Roger Goodell's Bodyguard Accused Of Assaulting Photographer, More Bad News For NFL
The bad news continues for Roger Goodell and the National Football League. In a season already littered with assault charges on a handful of its players, violence continues to be a theme in headlines across the league.
This time, Thomas Crowe, Roger Goodell's personal bodyguard and the head security officer at the NFL's Manhattan offices, has been accused by a photographer of assaulting him on the streets of New York City.

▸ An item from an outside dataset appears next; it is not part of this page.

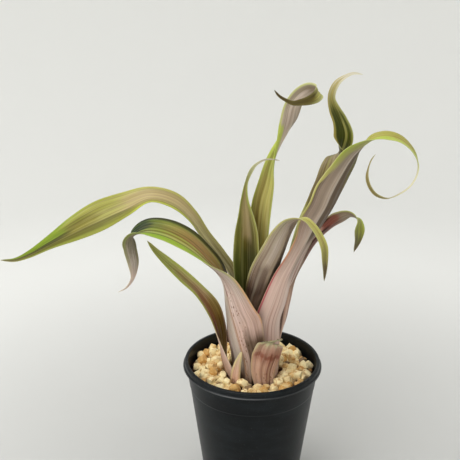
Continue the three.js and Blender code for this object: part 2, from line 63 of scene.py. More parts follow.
MM = 0.001
TURN = 2 * math.pi
ARC_STEPS = 6  # in the rounding of a profile's corner
DENSE_STEPS = 2000  # for measuring along a blade
NUDGE = 1e-4  # either way, for the direction of a curve

# The stem's axis and the level that every sheath stands on, in millimetres
STEM_X = 4
STEM_Y = -4
SHEATH_FOOT = 98

# How a blade is formed, in millimetres, or in shares of its length for the keel
KEEL_START, KEEL_FULL = 0.3, 0.6
KEEL_SHARPNESS = 5
TIP_TAPER = 3
BLUNT_TIP = 0.02
LEAST_HALF_WIDTH = 0.4
LEAST_WRAP = 2
PLEAT_SPACING = 6.5
RIPPLE_HEIGHT = 0.35
RIPPLE_SPACING = 11
FLAT_BELOW = 8  # half widths under this have lower pleats, ripples and ribs
TIP_THINNING = 0.45
FOOT_SLIDE = 12
LEAF_SEED, DRY_LEAF_SEED = 11, 31

# The pot, in metres
RIM_DEPTH = 4.5 * MM
HOLE_RADIUS = 3.2 * MM
HOLE_RING = 22 * MM

# The gravel: the height of its edge at the wall, and the heights at which grains can meet the
# sheaths, in metres. The sheaths' reach is measured in sectors round the stem.
GRAVEL_EDGE = 0.1048
NEAR_LOW, NEAR_MIDDLE, NEAR_HIGH = 0.1, 0.108, 0.122
SECTORS = 36
LEAST_REACH = 0.01
GRAIN_ATTRIBUTES = {"turn": "FLOAT_VECTOR", "size": "FLOAT_VECTOR", "tint": "FLOAT"}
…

On Monday, Gothamist.com reported that J.B. Nicholas, a freelance photographer for the Daily News was punched and choked by Crowe on East 93rd Street and Park Avenue in New York's Manhattan borough.

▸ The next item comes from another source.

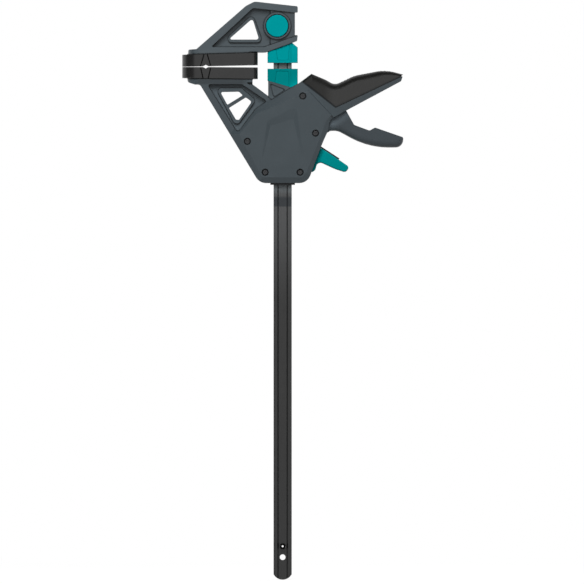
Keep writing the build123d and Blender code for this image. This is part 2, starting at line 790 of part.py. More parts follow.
def main():
    os.makedirs("parts", exist_ok=True)
    save("rail_bar", rail_bar())
    save("rail_stop_pin", rail_stop_pin())
    save("fixed_jaw_arm", fixed_jaw_arm())
    save("fixed_jaw_rear_cap", rear_cap())
    save("fixed_jaw_pad", jaw_pad(*fixed_face))
    save("fixed_jaw_guard", fixed_jaw_guard())
    save("lock_button", lock_button())
    save("lock_button_spring", lock_button_spring())
    save("lock_latch", lock_latch())
    save("lock_latch_screw", lock_latch_screw())
    whole = housing()
    save("front_shell", front_shell(whole))
    save("rear_shell", rear_shell(whole))
    save("shell_screws", *shell_screws())
    save("handle_grip", handle_grip())
    save("moving_jaw_pad", jaw_pad(*moving_face))
    save("moving_jaw_guard", moving_jaw_guard())
    save("lower_rail_guide", lower_rail_guide())
    save("trigger", trigger())
    save("trigger_pin", pivot_pin(trigger_x, trigger_z, trigger_pin_radius))
    for number in range(2):
        save(f"drive_plate_{number + 1}", drive_plate(number))
        save(f"brake_plate_{number + 1}", brake_plate(number))
    save("drive_spring", drive_spring())
    save("brake_spring", brake_spring())
    save("release_lever", release_lever())
    save("release_lever_core", release_lever_core())
    save("release_lever_pin", pivot_pin(release_x, release_z, release_pin_radius))


main()
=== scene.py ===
import json
import math

import bmesh
import bpy
from mathutils import Matrix, Vector


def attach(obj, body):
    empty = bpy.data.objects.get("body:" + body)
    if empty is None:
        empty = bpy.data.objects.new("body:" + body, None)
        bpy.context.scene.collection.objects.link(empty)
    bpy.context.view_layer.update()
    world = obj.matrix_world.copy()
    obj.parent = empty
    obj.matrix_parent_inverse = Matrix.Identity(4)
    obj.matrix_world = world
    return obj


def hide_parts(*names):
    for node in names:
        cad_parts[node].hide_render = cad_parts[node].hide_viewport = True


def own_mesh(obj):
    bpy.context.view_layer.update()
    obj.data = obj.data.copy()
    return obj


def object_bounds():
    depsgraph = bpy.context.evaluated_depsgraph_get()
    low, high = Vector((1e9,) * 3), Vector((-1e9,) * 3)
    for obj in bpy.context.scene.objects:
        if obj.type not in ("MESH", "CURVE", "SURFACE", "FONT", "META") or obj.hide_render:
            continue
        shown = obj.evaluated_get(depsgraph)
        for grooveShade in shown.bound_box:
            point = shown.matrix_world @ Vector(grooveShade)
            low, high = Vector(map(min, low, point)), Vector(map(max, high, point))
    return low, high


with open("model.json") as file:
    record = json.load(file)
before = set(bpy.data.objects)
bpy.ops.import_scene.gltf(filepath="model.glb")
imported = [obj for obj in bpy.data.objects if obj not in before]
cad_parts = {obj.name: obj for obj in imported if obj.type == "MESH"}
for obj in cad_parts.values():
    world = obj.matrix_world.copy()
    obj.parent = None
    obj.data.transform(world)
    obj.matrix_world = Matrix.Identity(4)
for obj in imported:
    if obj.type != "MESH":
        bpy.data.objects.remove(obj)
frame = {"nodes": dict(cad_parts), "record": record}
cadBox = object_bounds()
print("frame loaded:", len(frame["nodes"]), "nodes")

mm = 0.001
jawPlane = 0.540    # height of the fixed jaw's face above the hang hole
throughCut = 40.0    # millimetres, past both sides of every piece
white = (1, 1, 1, 1)


class Wire:
    # one output socket; arithmetic on it adds Math nodes
    def __init__(self, sheet, socket):
        self.sheet = sheet
        self.socket = socket

    def maths(self, operation, *values):
        return self.sheet.maths(operation, *values)

    def __add__(self, other):
        return self.maths("ADD", self, other)

    def __radd__(self, other):
        return self.maths("ADD", other, self)

    def __sub__(self, other):
        return self.maths("SUBTRACT", self, other)

    def __rsub__(self, other):
        return self.maths("SUBTRACT", other, self)

    def __mul__(self, other):
        return self.maths("MULTIPLY", self, other)

    def __rmul__(self, other):
        return self.maths("MULTIPLY", other, self)

    def __abs__(self):
        return self.maths("ABSOLUTE", self)

    def fade(self, low, high):
        # 0 below low, 1 above high, smooth between them
        limits = {"Value": self, "From Min": low, "From Max": high}
        return self.sheet.add("MapRange", {"interpolation_type": "SMOOTHSTEP"}, limits)

    def atMost(self, other):
        return self.maths("MINIMUM", self, other)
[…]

"I hold him off with a stiff arm in the intersection and then my phone fell, so I figure I'd just sit down at the end of the flower bed in the median and wait for the cops to come and arrest this guy," Nicholas said. "Then he tackles me backward and puts his forearm into my neck and starts choking me."
At that point, Nicholas said, he thought he was going to black out.

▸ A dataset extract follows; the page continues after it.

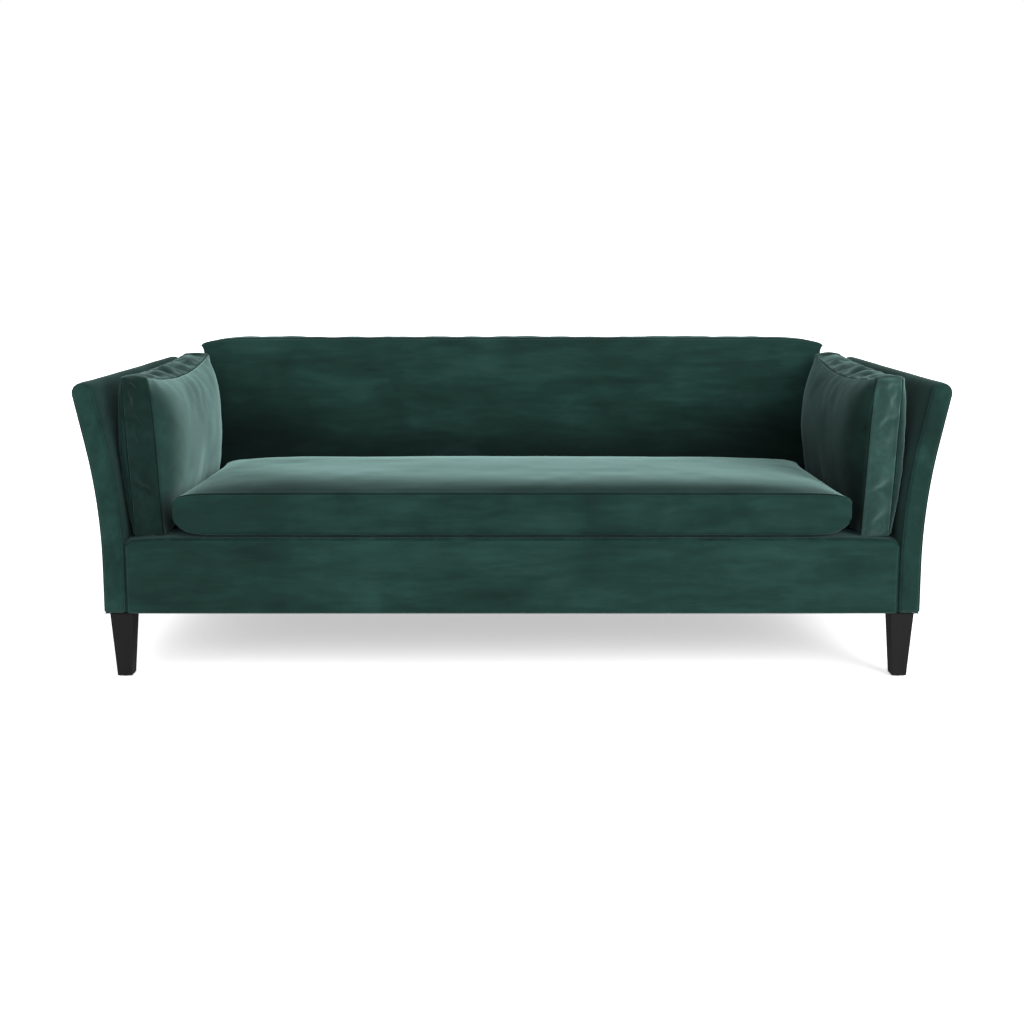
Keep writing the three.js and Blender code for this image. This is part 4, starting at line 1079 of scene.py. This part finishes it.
    def add_zip(self):
        """Woven tape with a chain of teeth, and a slider with its pull, sunk in the border."""
        frame_at = self.zip_frame()
        end = ZIP_SHARE * self.half[0]
        rings = []
        for k, t in enumerate(np.arange(-end, end, ZIP_STEP)):
            centre, _, across, out = frame_at(t)
            tooth, high = ((0.0031, 0.0013), (0.0023, 0.0008))[k % 2]
            half_ring = [(ZIP_HALF, 0.0001), (ZIP_HALF, 0.0004), (0.0036, 0.0005), (tooth, high)]
            ring = half_ring + [(-a, h) for a, h in half_ring[::-1]]
            rings.append(np.array([centre + a * across + h * out for a, h in ring]))
        piece = new_mesh(f"{self.name}_zip_tape", *loft(rings), ZIP_TAPE, self.name)
        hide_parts(f"{self.name}_zip")
        points, faces = [], []
        for start, stop, half, low, high in SLIDER_BODY, SLIDER_PULL:
            first = len(points)
            for t in (start, stop):
                centre, _, across, out = frame_at(end - SLIDER_FROM_END + t)
                for a, h in ((-half, low), (half, low), (half, high), (-half, high)):
                    points.append(centre + a * across + h * out)
            a, b, c, d, e, f, g, h = range(first, first + 8)
            faces += [(a, b, c, d), (h, g, f, e), (a, e, f, b)]
            faces += [(b, f, g, c), (c, g, h, d), (d, h, e, a)]
        slider = new_mesh(f"{self.name}_zip_slider", points, faces, STEEL, self.name)


UP = np.array([0.0, math.sin(RAKE), math.cos(RAKE)])
FORWARD = np.array([0.0, -math.cos(RAKE), math.sin(RAKE)])

BACK_HEIGHT, BACK_BORDER, BACK_FRONT_CROWN, BACK_REAR_CROWN = 0.447, 0.115, 0.036, 0.010
BACK_HALF = ARM_INNER - 0.036
BACK_BEHIND = GAP + BACK_REAR_CROWN
BACK_FOOT = np.array([0.0, inside_y(DECK), DECK])
BACK_RISE = (GAP - (BACK_BEHIND + BACK_BORDER) * math.sin(RAKE)) / math.cos(RAKE)
BACK_MIDDLE = (
    BACK_FOOT + UP * (BACK_HEIGHT / 2 + BACK_RISE) + FORWARD * (BACK_BEHIND + BACK_BORDER / 2)
)
BACK_SEAMS = (0.016, 0.0, -0.018, 0.007)

# Its front and border carry painted shade low down by the seat; its top border is darker, painted
# shade.
back_cushion = Cushion(
    "back_cushion", 2 * BACK_HALF, BACK_HEIGHT, BACK_BORDER,
    upper_crown=BACK_FRONT_CROWN, upper_powers=(7, 2.4), upper_seams=BACK_SEAMS,
    lower_crown=BACK_REAR_CROWN, lower_powers=(12, 12), lower_seams=BACK_SEAMS,
    end_power=18, ear_power=16, pinch_power=6, side_crown=0.012, step=0.014,
    coarse_step=0.017, spare=0.03, tight=0.01, bend=0.6, keep_folds=0.25,
    fold=0.0009, fold_reach=0.022, soft=0.0022, soft_size=(0.20, 0.13, 0.2), seed=101,
    finishes=(VELVET, VELVET_BACK, VELVET_BACK, VELVET_TOP),
)
back_cushion.place = lambda q: (
    q[:, :1] * (1, 0, 0) + BACK_MIDDLE + q[:, 1:2] * UP + q[:, 2:3] * FORWARD
)


def back_reach(crown):
    return (BACK_BEHIND + BACK_BORDER + crown) / math.cos(RAKE)


ARM_BORDER, ARM_CUSHION_HEIGHT, ARM_IN_CROWN, ARM_OUT_CROWN = 0.080, 0.399, 0.044, 0.022
ARM_CUSHION_INNER = ARM_INNER - 0.012 - ARM_BORDER
ARM_CUSHION_FRONT = FRONT + 0.025
BACK_CROWN_AT_ARM = BACK_FRONT_CROWN * (1 - (ARM_CUSHION_INNER / BACK_HALF) ** 7)
ARM_CUSHION_REAR = inside_y(DECK) - back_reach(BACK_CROWN_AT_ARM) - 0.004 - 0.008
ARM_CUSHION_LENGTH = ARM_CUSHION_REAR - ARM_CUSHION_FRONT
REAR_RISE, REAR_TURN = 0.013, 0.020
FRONT_LEAN, MORE_LEAN = math.radians(3.2), math.radians(1.8)
OUTER_DRAW, OUTER_DRAW_SHARE = 0.011, 0.05


def arm_place(sign):
    """Stands an arm cushion on the platform: it leans on the arm and turns in at the rear."""
    def place(q):
        along = (q[:, 0] + ARM_CUSHION_LENGTH / 2) / ARM_CUSHION_LENGTH
        outer = np.clip(q[:, 2] / ARM_BORDER + 0.5, 0, 1)
        height = q[:, 1] + ARM_CUSHION_HEIGHT / 2
        height = height * (1 + REAR_RISE * along / ARM_CUSHION_HEIGHT)
        lean = np.tan(FRONT_LEAN + MORE_LEAN * along)
        rear = ARM_CUSHION_REAR + height * TAN_IN
        x = ARM_CUSHION_INNER + ARM_BORDER / 2 + q[:, 2] + lean * height - REAR_TURN * along
        x -= OUTER_DRAW * outer * smooth(1 - along / OUTER_DRAW_SHARE)
        y = ARM_CUSHION_FRONT + along * (rear - ARM_CUSHION_FRONT)
        return np.column_stack([sign * x, y, DECK + GAP + height])

    return place


# Creases in the borders at the front: how high, how far across from the inner seam, both as
# shares, then their slant in degrees, length and depth.
LEFT_CREASES = (
    (0.94, 0.55, 35, 0.020, 0.0034), (0.88, 0.80, 60, 0.018, 0.0030),
    (0.80, 0.30, 75, 0.026, 0.0022), (0.70, 0.78, 40, 0.016, 0.0036),
    (0.60, 0.62, 70, 0.030, 0.0022), (0.47, 0.85, 45, 0.014, 0.0034),
    (0.36, 0.45, 80, 0.034, 0.0020), (0.22, 0.72, 60, 0.018, 0.0026),
    (0.12, 0.30, 35, 0.014, 0.0024),
)
RIGHT_CREASES = (
    (0.93, 0.40, 30, 0.018, 0.0032), (0.86, 0.72, 25, 0.018, 0.0036),
    (0.79, 0.55, 40, 0.020, 0.0028), (0.72, 0.82, 50, 0.016, 0.0030),
    (0.62, 0.50, 35, 0.020, 0.0022), (0.50, 0.78, 60, 0.022, 0.0024),
    (0.38, 0.60, 45, 0.018, 0.0020), (0.20, 0.35, 40, 0.014, 0.0026),
    (0.10, 0.50, 25, 0.014, 0.0026),
)
# Lighter and darker velvets per panel: painted light and shade. The right cushion's inner panel faces
# away from the light and is darker, its border lighter; the left cushion's inner panel is lit and its
# border darker.
RIGHT_FINISHES = (VELVET_DARK, VELVET_LIGHT, VELVET_SIDE, VELVET_DEEP)
LEFT_FINISHES = (VELVET_INNER, VELVET_DEEP, VELVET_WELL, VELVET_DEEP)
arm_cushions = []
for side, sign, seed, creases, finishes in (
    ("right", 1, 201, RIGHT_CREASES, RIGHT_FINISHES),
    ("left", -1, 301, LEFT_CREASES, LEFT_FINISHES),
):
    c = Cushion(
        f"{side}_arm_cushion", ARM_CUSHION_LENGTH, ARM_CUSHION_HEIGHT, ARM_BORDER,
        upper_crown=ARM_OUT_CROWN, upper_powers=(14, 2.4), upper_seams=(0.008, 0.0, 0.008, 0.004),
        lower_crown=ARM_IN_CROWN, lower_powers=(7, 2.4), lower_seams=(0.008, 0.0, 0.027, 0.004),
        skew=0.25, end_power=2, ear_power=6, pinch_power=6, side_crown=0.009, end_crown=0.008,
        step=0.010, row_step=0.006, coarse_step=0.0135, spare=0.04, tight=0.02, bend=0.4,
        keep_swell=0.06, keep_folds=1.4, mirror=sign < 0,
        fold=0.0028, fold_reach=0.026, soft=0.0030, soft_size=(0.11, 0.12, 0.11), seed=seed,
        finishes=finishes, creases=creases,
    )
    c.place = arm_place(sign)
    arm_cushions.append(c)

SEAT_HALF = ARM_CUSHION_INNER - 0.034
SEAT_BORDER, SEAT_UPPER, SEAT_LOWER, SEAT_SIDE = 0.106, 0.025, 0.004, 0.005
SEAT_FRONT = FRONT + 0.005 + SEAT_SIDE
SEAT_SEAM = DECK + GAP + SEAT_LOWER + SEAT_BORDER
SEAT_REAR = inside_y(SEAT_SEAM) - back_reach(BACK_FRONT_CROWN) - 0.003 - SEAT_SIDE
SEAT_MIDDLE = np.array(
    [0.0, (SEAT_FRONT + SEAT_REAR) / 2, DECK + GAP + SEAT_LOWER + SEAT_BORDER / 2]
)

# Its lower panel is the dark velvet with little sheen, painted shade; its border and top carry
# painted shade at the front and along the lowest rows.
seat_cushion = Cushion(
    "seat_cushion", 2 * SEAT_HALF, SEAT_REAR - SEAT_FRONT, SEAT_BORDER,
    upper_crown=SEAT_UPPER, upper_powers=(7, 4.5), upper_seams=(0.010, 0.004, 0.004, 0.015),
    lower_crown=SEAT_LOWER, lower_powers=(12, 12), lower_seams=(0.010, 0.004, 0.004, 0.042),
    end_power=36, ear_power=6, pinch_power=0, stands=False, taper=0.005, side_crown=SEAT_SIDE,
    step=0.014, coarse_step=0.017, spare=0.02, tight=0.01, bend=0.6, keep_folds=0.5,
    fold=0.0008, fold_reach=0.018, soft=0.0016, soft_size=(0.24, 0.16, 0.2), seed=401,
    finishes=(VELVET_WELL, VELVET_FRONT, VELVET_SEAT, VELVET_FRONT), zip_side=1,
)
seat_cushion.place = lambda q: q + SEAT_MIDDLE

for c in (seat_cushion, back_cushion, *arm_cushions):
    piece = c.build()
    dressed(piece, "velvet", f"{c.name}_cover", f"{c.name}_core", fill=0.8)
    c.add_zip()
    subdivide(piece)


# Finishes of the CAD nodes

# By words in the nodes' names. The first that fits counts, and other nodes are timber along x.
NODE_FINISHES = {
    "leg_bolt": STEEL, "clip_rail": STEEL, "springs": STEEL, "_leg": BLACK_WOOD, "glider": NYLON,
    "zip": ZIP_TAPE, "webbing": WEBBING, "pad": FOAM, "core": FOAM, "cover": VELVET,
    "post": TIMBER_Z, "side_rail": TIMBER_Y, "cross_rail": TIMBER_Y, "arm_top_rail": TIMBER_Y,
}


def finish_of(name):
    return next((finish for word, finish in NODE_FINISHES.items() if word in name), TIMBER_X)


for name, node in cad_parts.items():
    for slot in node.material_slots:
        slot.material = finish_of(name)
    if name.endswith("_leg"):
        soften = node.modifiers.new("edges", "BEVEL")
        soften.width = 0.0015
        soften.segments = 3
        soften.limit_method = "ANGLE"


# Studio


WHITE = (1, 1, 1, 1)


def studio_floor():
    """White to the camera, and a pale grey to everything that it lights."""
    f = Finish("studio_floor")
    seen = f.add("LightPath", "Is Camera Ray")
    plain = f.add("BsdfDiffuse", Color=f.maths("MULTIPLY_ADD", seen, 0.74, 0.86))
    glow = f.add("Emission", Color=WHITE, Strength=f.maths("MULTIPLY", seen, 0.42))
    both = f.fill(f.nodes.new("ShaderNodeAddShader"), {0: plain, 1: glow})
    f.fill(f.nodes["Material Output"], {"Surface": both.outputs[0]})
    return f.material


REACH = 30
floor_points = [(-REACH, -REACH, 0), (REACH, -REACH, 0), (REACH, REACH, 0), (-REACH, REACH, 0)]
floor = new_mesh("studio_floor", floor_points, [(0, 1, 2, 3)], studio_floor(), None, False)

AMBIENT = 0.45
world = bpy.data.worlds.new("studio")
bpy.context.scene.world = world
world.use_nodes = True
air = Tree(world.node_tree)
seen = air.add("LightPath", "Is Camera Ray")
strength = air.maths("MULTIPLY_ADD", seen, 1 - AMBIENT, AMBIENT)
air.fill(air.nodes["Background"], {"Color": WHITE, "Strength": strength})


def lamp(name, kind, power, towards):
    """A lamp whose light comes from the direction given."""
    data = bpy.data.lights.new(name, kind)
    data.energy = power
    added = add_object(name, data)
    added.rotation_euler = towards.to_track_quat("Z", "Y").to_euler()
    return added


# Far, soft lights that fall evenly on the whole floor
for name, azimuth, elevation, breadth, power in (
    ("key", 44, 22, 50, 1.6), ("fill", -35, 18, 50, 0.5), ("top", 10, 75, 60, 0.6),
):
    a, e = math.radians(azimuth), math.radians(elevation)
    towards = Vector((math.sin(a) * math.cos(e), -math.cos(a) * math.cos(e), math.sin(e)))
    lamp(name, "SUN", power, towards).data.angle = math.radians(breadth)

NEAR_PLACE, NEAR_TARGET = Vector((1.9, FRONT - 1.6, 0.9)), Vector((0.9, FRONT, 0.35))
near = lamp("near", "AREA", 10.0, NEAR_PLACE - NEAR_TARGET)
near.data.shape, near.data.size = "SQUARE", 1.0
near.location = NEAR_PLACE
near.visible_camera = False

# The camera, worked out from the photograph. The last three are in its pixels.
DISTANCE, EYE, PITCH = 3.085, 1.045, 7.256
PHOTO_SIDE, FOCAL, CENTRE_ROW = 1024, 1272, 421
camera_data = bpy.data.cameras.new("camera")
camera = add_object("camera", camera_data)
camera.location = (0.0, FRONT - DISTANCE, EYE)
camera.rotation_euler = (math.radians(90 - PITCH), 0, 0)
camera_data.sensor_width = 36
camera_data.lens = camera_data.sensor_width * FOCAL / PHOTO_SIDE
camera_data.shift_y = -(PHOTO_SIDE / 2 - CENTRE_ROW) / PHOTO_SIDE
camera_data.clip_end = 100
bpy.context.scene.camera = camera
bpy.context.scene.view_settings.view_transform = "Standard"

"So I grab his tie and say, 'Stop f---ing choking me!' And he loosens up and puts his hand on my diaphragm," Nicholas recalls. "That's when I hear sirens, and Crowe says, 'The cavalry's coming.'"
According to Nicholas, he and several other photographers had holed up outside the NFL offices that day (Sept. 17) waiting to get a shot of Goodell. Eventually, when he saw Crowe leave the building in a Cadillac Escalade with whom he assumed to be the commissioner, he followed the car hoping to get his sought-after shot.
Then all hell broke loose.
"I saw the driver get out of his car very aggressively, grab the photographer, and shout, 'You're under arrest, I'm a policeman!'" said Joshua Holland, a witness on the scene. "The driver pulled the photographer off his bike, wrestled him to the ground in the median, and punched him in the face once. Then he was on top of him holding him down with an arm bar, a forearm jammed into his neck. He was freaking out and shouting 'I'm a cop! I'm a cop!' I was like, 'Does this guy have a gun?' I was a little worried about that."
Nicholas, meanwhile, was arrested and charged in the scuffle, not Crowe.
"It just didn't matter to them what I said, they weren't gonna charge this guy," Nicholas said.
Gothamist reached out to the NFL for comment, but the league spokesman refused a statement. "We do not have a comment as this is an active law enforcement matter," he said.
Neither the NYPD nor the DA's would comment either.